Pues siempre esta por ahí, eso si escondido en el altillo  :001 302: 


Supongo que les es más fácil y rápido empaquetar en almacen que no atender directamente al público.

----------


## larap

Supongo que lo que se quiere es fomentar el habito de realizar pedidos a través de internet, pero tambien tiene razón mayico. Si vives cerca, o te puedes acercar con metro ¿para qué hacer el pedido por internet?

Seran cosas del marketing.

UN SALUDO.

----------


## mayico

aún todo lo escribo por nuestro amigo AHC, tengo que decir que no he leido en ningún lugar que suceda algo por hacer un descuento en la tienda, ni que se gane mas si se hace por internet ni nada parecido.

quiero decir, que si estoy en la tienda y soy de magiapotagia... no se porque no pueden hacer el descuento.

a ver... que yo me quejo y no soy de barcelona ni cerca vamos, mas bien de Melilla, me pilla leeeeeeeeeejossssssssss, y mira que los gastos de envio me cuestan la vida entera vamos, no se si alguien paga mas que yo en gastos de envio mas lo de contrareembolso... madre mia unos cuarenta euros en gastos.

pero bueno eso es otro tema.

me refiero a que no entiendo eso solamente. por eso me parecería absurdo que te dijesen... no... no te puedo hacer el descuento porque no lo has hecho por internet.

----------


## Mariano Sosa

Hola 

Sólo aclarar que las promociones que de momento hay en el foro son para las compras realizadas a través de internet. Ahora si, tal como se aclaro no hay ningún problema si haces el pedido por internet y lo pasas a recoger por la tienda. 
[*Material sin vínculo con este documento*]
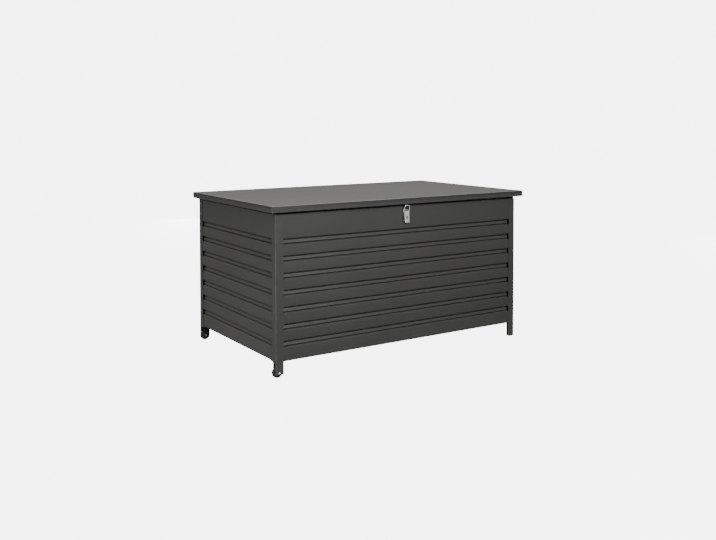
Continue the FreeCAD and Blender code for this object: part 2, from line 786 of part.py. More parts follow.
def eye_corners(out, up):
    """The corners of a lug's rounded end, as an octagon's free sides about its pin."""
    signs = ((1, 1, "y"), (-1, 1, "y"), (-1, 1, "x"), (-1, -1, "x"), (-1, -1, "y"), (1, -1, "y"))
    corners = []
    for a, b, long in signs:
        across = "latch_eye" if long == "x" else flat
        along = flat if long == "x" else "latch_eye"
        corners.append(("%s + (%d) * %s" % (out, a, across), "%s + (%d) * %s" % (up, b, along)))
    return corners


ear = [("0", pivot_up + " - latch_eye - ear_root_low"), ("0", pivot_up + " + latch_eye + ear_root_high")]
ear += eye_corners("-latch_pivot_out", pivot_up)
ears = pad(base, "YZ_Plane", "latch_sheet", [ear], start="ear_half_span - latch_sheet")
mirror(base, [ears], "YZ_Plane")
cut_through(base, "YZ_Plane", circles=[
    ("-latch_pivot_out", pivot_up, "latch_pin_radius + running_play")])
keep("latch_base", base)

lever = new_body("latch_lever", ("0", "latch_y", "latch_z"))
curl_start = "-(lever_length - lever_curl)"
web = [("-lever_web_out", "-lever_web_top"), ("-lever_web_out + latch_sheet", "-lever_web_top"),
       ("-lever_web_out + latch_sheet", curl_start),
       ("-lever_web_out + latch_sheet - lever_lip", "-lever_length"),
       ("-lever_web_out - lever_lip", "-lever_length"), ("-lever_web_out", curl_start)]
pad(lever, "YZ_Plane", "lever_width", [web], centred=True)
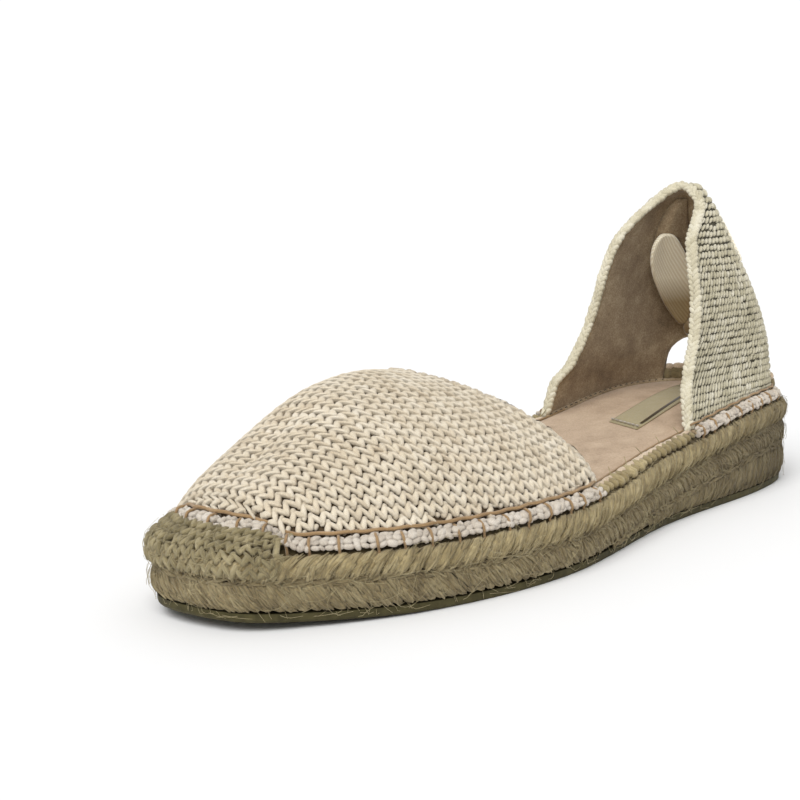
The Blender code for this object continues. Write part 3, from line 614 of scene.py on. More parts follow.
SELVEDGE = spun_cotton("selvedge_yarn", "#A0967A", "#D6CEB4", "#F4EFDE")
# Ground cloth under the floats: grey-olive, darkened as painted shade in the gaps between the floats.
CANVAS_GROUND = brushed_suede("canvas_ground_painted_shade", "#3E3A2D", "#565140", "#6E6852")
LINING = brushed_suede("taupe_lining_suede", "#74624A", "#9A866A", "#BFAD8E")
INSOLE = brushed_suede("pinkish_insole_suede", "#9A8267", "#B39A7F", "#C5AE92")
EDGE_FOLD = brushed_suede("insole_edge_fold", "#A58F76", "#C9B59B", "#DCCBB4")
LABEL = spun_cotton("woven_olive_label", "#A8986A", "#BBAB7E", "#CCBD92")
DARK_LINE = brushed_suede("shadow_line_thread", "#2E2517", "#3F3422", "#55472F")
RUBBER = matt_rubber()
# The loop's lit colour, and the shaded colour painted over its lower part.
RIBBON = ribbed_ribbon("ribbed_cotton_ribbon", "#A8936C", "#FFF8E2")
# The knotted end, painted dark brown as the shade on the cream ribbon.
RIBBON_SHADE = ribbed_ribbon("ribbon_knot_painted_shade", "#8A7656", "#8A7656")


# Sole

def outsole():
    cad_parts["outsole"].data.materials.clear()
    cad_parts["outsole"].data.materials.append(RUBBER)


def braid_patch(lower, upper, insets, start=0.0, end=1.0):
    """Side of a braid round the sole, between two heights, with its insets from bottom to top."""
    columns = []
    for share, inset in insets:
        flat = round_the_sole(inset * RIM_INSET)
        columns.append([(x, y, mix(lower(x), upper(x), share)) for x, y in flat])
    grid = np.array(columns).transpose(1, 0, 2)
    keep = slice(int(start * (len(grid) - 1)), int(end * (len(grid) - 1)) + 1)
    return Patch(grid[keep], flip=True)


def strands(patch, slant, pitch, height, width, thick, limit=None):
    """Slanting strands all along a braid's side, each as tall as the braid."""
    places = []
    long = height / abs(math.sin(slant)) * 1.12
    for u in np.arange(0.0, patch.long, pitch):
        scale = limit(u / patch.long) if limit else 1.0
        if scale < 0.25:
            continue
        places.append((u + rng.normal(0, 0.06) * pitch, patch.wide / 2 + rng.normal(0, 0.02) * height,
                       slant + rng.normal(0, 0.05), long * scale * (1 + rng.normal(0, 0.03)),
                       width * (1 + rng.normal(0, 0.06)), thick, -0.30 * thick))
    return places


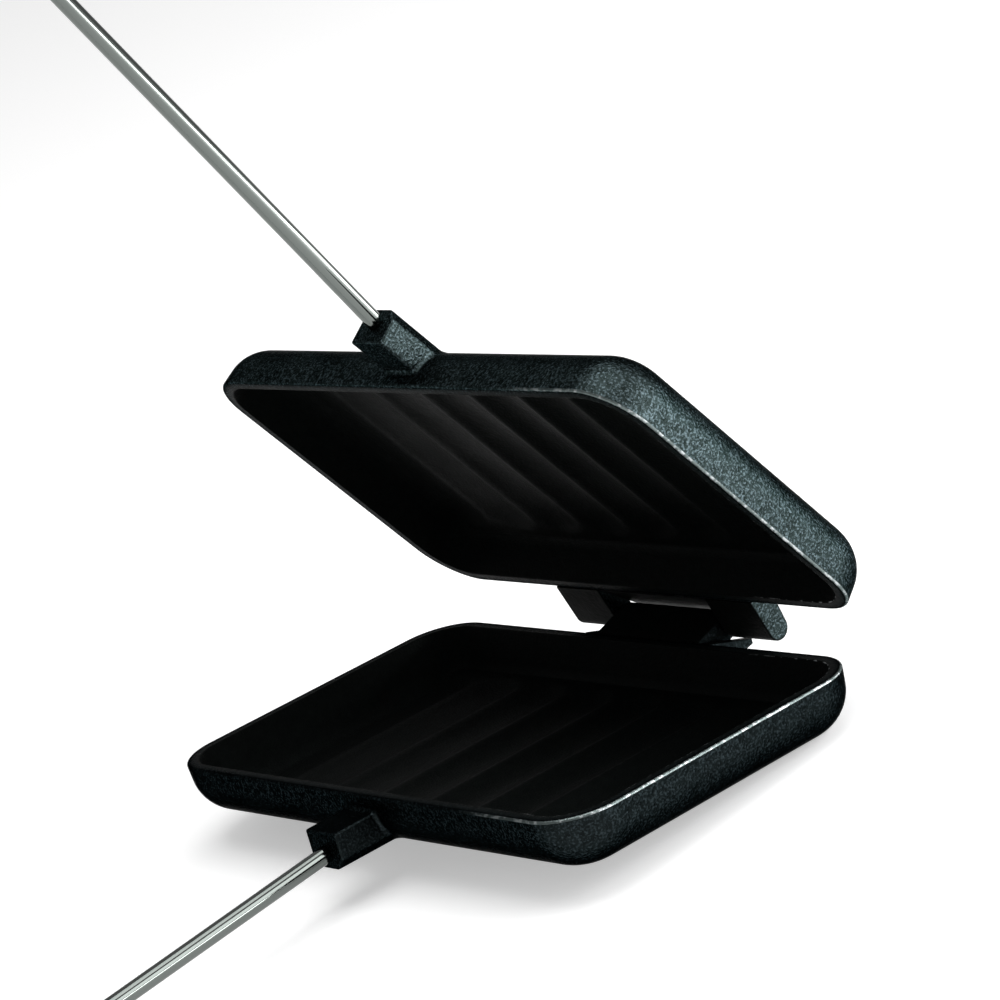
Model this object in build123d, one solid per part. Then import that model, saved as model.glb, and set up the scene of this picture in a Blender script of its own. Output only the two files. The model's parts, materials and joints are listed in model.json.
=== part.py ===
from build123d import *
from math import asin, atan2, cos, degrees, hypot, pi, radians, sin, sqrt, tan
import os

# A double pie iron: two shallow cast-iron pans hinged along one long side, each with a chrome-plated steel
# rod and a turned wooden grip. Everything is first drawn as the closed iron, in the frame of the head:
# X runs across the two toasting places, Y points to the hinge, and Z = 0 is the plane where the rims meet.
# At the end the upper half is swung open and the whole iron is laid down as it rests on a table.
# All sizes are in millimetres and degrees.

# head
HEAD_WIDTH = 241.0
HEAD_DEPTH = 142.0
HALF_HEIGHT = 22.5
CORNER_RADIUS = 21.5
WALL_DRAFT = 5.0
EDGE_RADIUS = 17.0
RIM_LAND = 4.6
RIM_ROUND = 1.0
RIM_GAP = 0.2

# toasting cavity
CAVITY_DEPTH = 16.0
CAVITY_DRAFT = 15.0
CAVITY_ROUND = 9.0
FLUTE_COUNT = 8
FLUTE_PITCH = 28.2
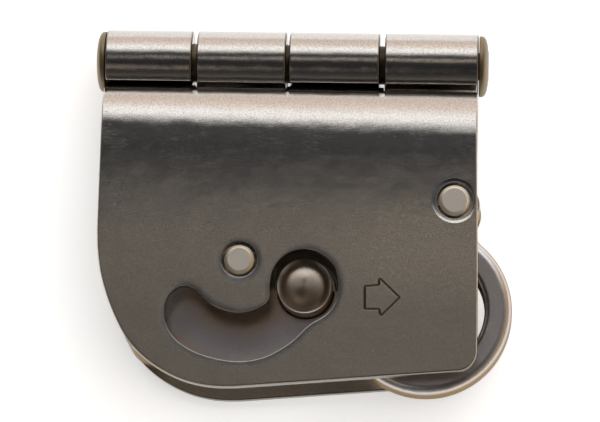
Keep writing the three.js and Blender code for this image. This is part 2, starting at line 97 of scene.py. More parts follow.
OUTLINE = [
    (-48.85, -44.0), (-48.55, -49.0), (-47.7, -54.5), (-46.1, -60.0), (-43.75, -65.6), (-40.7, -70.9),
    (-36.7, -75.1), (-31.7, -78.5), (-26.0, -80.9), (-20.5, -81.95), (-15.5, -82.05), (-11.0, -81.72),
]
CORNER, CORNER_R = (42.95, -77.0), 4.9
WINDOW = [
    (-6.6, -60.55), (-6.85, -56.9), (-5.9, -52.85), (-3.0, -49.6), (1.25, -48.35), (5.4, -49.45),
    (8.5, -52.5), (9.65, -57.0), (9.0, -61.1), (6.75, -64.2), (3.6, -66.2), (1.75, -67.75),
    (-0.2, -69.85), (-3.2, -72.25), (-8.2, -74.85), (-13.8, -75.8), (-19.6, -75.1), (-24.9, -73.4),
    (-29.2, -70.5), (-31.5, -66.8), (-31.95, -63.1), (-30.75, -59.6), (-27.6, -57.7), (-24.9, -58.6),
    (-22.9, -60.5), (-20.4, -62.3), (-17.2, -63.6), (-13.8, -64.0), (-10.2, -63.15), (-7.3, -61.45),
]
ARROW = [(15.90, -57.25), (19.31, -56.91), (19.27, -55.09), (24.31, -59.88), (19.89, -64.41), (19.45, -62.74), (16.02, -62.80)]

pin_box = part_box("cam_pivot_pin")
OX = (pin_box[0].x + pin_box[1].x) / 2 * 1000 - P1[0]
OY = (pin_box[0].y + pin_box[1].y) / 2 * 1000 - P1[1]


def rad(d):
    return d * math.pi / 180


def to_row(p):
    """drawing frame in millimetres to the row frame in metres"""
    return (np.asarray(p, float) + np.array([OX, OY, 0.0])) / 1000.0


# ---------------------------------------------------------------- plane curves
def arc(c, r, a0, a1, n):
    t = np.radians(np.linspace(a0, a1, n + 1))
    return [(c[0] + r * math.cos(x), c[1] + r * math.sin(x)) for x in t]


def circle(c, r, n):
    return arc(c, r, 0, 360, n)[:-1]


def at(c, r, a):
    return (c[0] + r * math.cos(rad(a)), c[1] + r * math.sin(rad(a)))


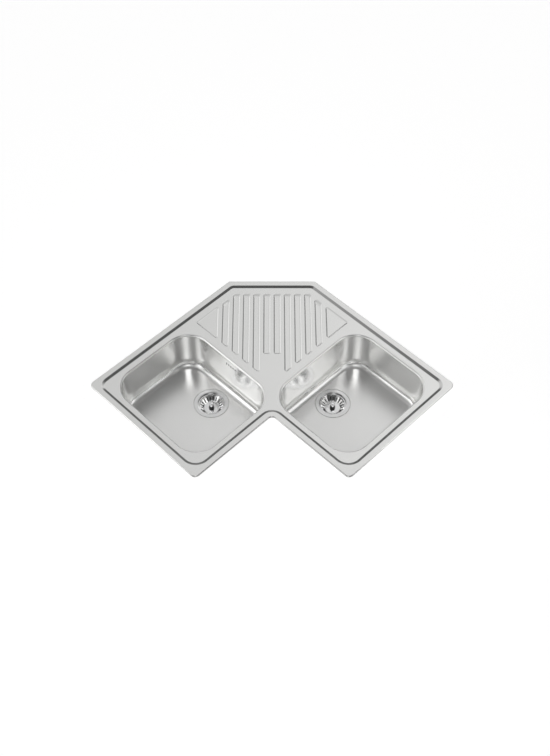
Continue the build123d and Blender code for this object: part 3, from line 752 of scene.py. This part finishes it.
def make_camera():
    data = bpy.data.cameras.new("camera")
    camera = bpy.data.objects.new("camera", data)
    bpy.context.scene.collection.objects.link(camera)
    data.sensor_width = 36.0
    data.lens = FOCAL_PIXELS / IMAGE_HEIGHT * data.sensor_width
    data.shift_x = (IMAGE_MIDDLE - AXIS_PIXEL) / IMAGE_HEIGHT
    data.clip_end = 50
    camera.location = plan(VIEW_PLAN, VIEW_PLAN, VIEW_HEIGHT)
    aim = plan(AIM_PLAN, AIM_PLAN, 0) - camera.location
    camera.rotation_euler = aim.to_track_quat("-Z", "Y").to_euler()
    bpy.context.scene.camera = camera


def white_material(name, shade, seen, mirrored):
    """Matt white that keeps shadows, with some light of its own for the camera, and for metal and glass."""
    n = Nodes(name)
    n.set(Base_Color=(shade, shade, shade, 1), Roughness=0.9)
    n.shader.inputs["Specular IOR Level"].default_value = 0.0
    path = n.add("ShaderNodeLightPath")
    reflected = n.math("MAXIMUM", path.outputs["Is Glossy Ray"], path.outputs["Is Transmission Ray"])
    glow = n.math("MAXIMUM", n.math("MULTIPLY", path.outputs["Is Camera Ray"], seen),
                  n.math("MULTIPLY", reflected, mirrored))
    n.shader.inputs["Emission Color"].default_value = (1, 1, 1, 1)
    n.link(glow, n.shader.inputs["Emission Strength"])
    return n.material


def make_stage():
    """The white floor far below, and the strip of white worktop that the sink's front and ends lie on."""
    square = [(-STAGE_HALF, -STAGE_HALF), (STAGE_HALF, -STAGE_HALF), (STAGE_HALF, STAGE_HALF),
              (-STAGE_HALF, STAGE_HALF)]
    floor = mesh_object("floor", [(x, y, FLOOR_LEVEL) for x, y in square], [(0, 1, 2, 3)])
    finish_piece(floor, white_material("floor_white", WHITE, WHITE_GLOW, FLOOR_MIRRORED))
    strip = Sheet()
    outer, inner = [], []
    for grow, loop in ((WORKTOP_OUTSIDE, outer), (-WORKTOP_INSIDE, inner)):
        far = OVERALL + grow
        near = WING + grow
        for u, v in ((far, 0.0), (far, near), (near, near), (near, far), (0.0, far)):
            loop.append(strip.add(plan(u, v, 0.0), (0, 0, 1)))
    for i in range(len(outer) - 1):
        strip.face([outer[i], outer[i + 1], inner[i + 1], inner[i]])
    worktop = strip.solid("worktop_strip", WORKTOP_SHEET)
    finish_piece(worktop, white_material("worktop_white", WHITE, WHITE_GLOW, WORKTOP_MIRRORED))


def softbox(name, place, aim, width, height, radiance):
    """A rectangular lamp of even brightness, as seen in the metal."""
    data = bpy.data.lights.new(name, "AREA")
    data.shape = "RECTANGLE"
    data.size, data.size_y = width, height
    data.energy = radiance * width * height * math.pi
    lamp = bpy.data.objects.new(name, data)
    bpy.context.scene.collection.objects.link(lamp)
    lamp.location = place
    lamp.rotation_euler = (aim - place).to_track_quat("-Z", "Y").to_euler()
    lamp.visible_camera = False
    return lamp


SIDE_BOX_SIZE, SIDE_BOX_LEVEL = 0.56, 1.7
FRONT_BOX_SIZE, FRONT_BOX_LEVEL = (0.7, 1.0), 2.8
SKY_DARK = 0.09
PANEL_BLEND = (-0.25, 0.25)             # from the panel's left to its right
PANEL_LEFT, PANEL_RIGHT = 0.66, 0.94    # how bright the panel behind the sink is, from left to right
PANEL_FRONT = (0.16, 0.46)              # where it begins overhead
PANEL_SKEW = 0.25                       # of its front edge, which lies further back on the right
PANEL_END = (0.30, 0.50)                # where it fades on the right
PANEL_FADED = 0.30
GAP_TOP = (0.44, 0.58)                  # the dark gap under the panel, straight behind the sink
GAP_SIDE = (0.36, 0.50)
SIDE_CARD = (-0.35, -0.55)              # the bright card low on the left
SIDE_CARD_TOP = (0.55, 0.72)
HORIZON = (0.16, 0.26)


def make_world():
    """A white room to the eye; in the metal a large bright panel behind the sink, and dark overhead."""
    world = bpy.data.worlds.new("studio")
    bpy.context.scene.world = world
    world.use_nodes = True
    n = Nodes(world.node_tree)

    def along(direction):
        node = n.add("ShaderNodeVectorMath", operation="DOT_PRODUCT")
        node.inputs[1].default_value = direction
        n.link(n.add("ShaderNodeTexCoord").outputs["Generated"], node.inputs[0])
        return node.outputs["Value"]

    right = along(Vector((1, 1, 0)).normalized())
    away = along(Vector((-1, 1, 0)).normalized())
    up = along(Vector((0, 0, 1)))
    panel = n.ramp(right, *PANEL_BLEND, PANEL_LEFT, PANEL_RIGHT)
    panel = n.math("MULTIPLY", panel, n.ramp(n.math("MULTIPLY_ADD", right, -PANEL_SKEW, away), *PANEL_FRONT))
    panel = n.math("MULTIPLY", panel, n.ramp(right, *PANEL_END, 1.0, PANEL_FADED))
    beside = n.ramp(n.math("ABSOLUTE", right), *GAP_SIDE)
    panel = n.math("MULTIPLY", panel, n.math("MAXIMUM", n.ramp(up, *GAP_TOP), beside))
    card = n.math("MULTIPLY", n.ramp(right, *SIDE_CARD), n.ramp(up, *SIDE_CARD_TOP, 1.0, 0.0))
    low = n.math("MAXIMUM", card, n.ramp(up, *HORIZON, 1.0, 0.0))
    level = n.math("MAXIMUM", n.math("MAXIMUM", panel, SKY_DARK), low)
    level = n.math("MAXIMUM", level, n.add("ShaderNodeLightPath").outputs["Is Camera Ray"])
    n.link(level, n.tree.nodes["Background"].inputs["Color"])


def make_lights():
    make_world()
    for name, side in (("left_box", -1), ("right_box", 1)):
        softbox(name, room(side * 0.76, 0.68, 0.52), room(-side * 0.5, 0.68, 0.4),
                SIDE_BOX_SIZE, SIDE_BOX_SIZE, SIDE_BOX_LEVEL)
    softbox("front_box", room(0, 1.9, 2.0), room(0, 0.5, 0), *FRONT_BOX_SIZE, FRONT_BOX_LEVEL)


def main():
    materials = make_materials()
    dress_cad_nodes(materials)
    finish_piece(make_deck(), materials["deck"])
    for side in ("left", "right"):
        finish_piece(make_bowl(side), materials["bowl"])
    make_camera()
    make_stage()
    make_lights()
    bpy.context.scene.view_settings.view_transform = "Standard"


main()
Lo hacemos asi porque para nosotros tal como se comentó en el hilo y es mucho más fácil preparar los articulos en almacen y sólo cobrar cuando los vienen a buscar, que despachar en la tienda. También somos una tienda que principalmente trabaja con la compra online y nos interesa promocionar esto y es por estas razones que premiamos con el descuento la compra realizada de esta manera.

----------


## tarodin

Me gustaría pagarlo antes de pasar a recogerlo, ya que no iría yo.
He intentado usar paypal pero me sale a pagar el precio sin descuento.

Alguna idea?

----------


## Ritxi

El descuento te lo abonan más tarde

----------


## tarodin

como lo hacen?

----------


## Ritxi

Te lo ingresan en tu cuenta.

No se si el Paypal funciona igual, enviales un mensaje a tiendamagia y que te resuelvan exactamente tu duda

----------


## antonio blake

Si tienes portatil, acercate a tiendamagia, ves lo que te gusta y desde alli te conectas a internet y realizas el pedido al instante  :302:  :302:  .

----------


## jhg

Pues, por absurdo que parezca, al final solo es marketin, nada del otro mundo, es como cuando una compañia de telefonia tiene una oferta si te pasas de tu operador a ellos, pero si lo que haces es comprar una SIM nueva, no te dan la oefrta.

----------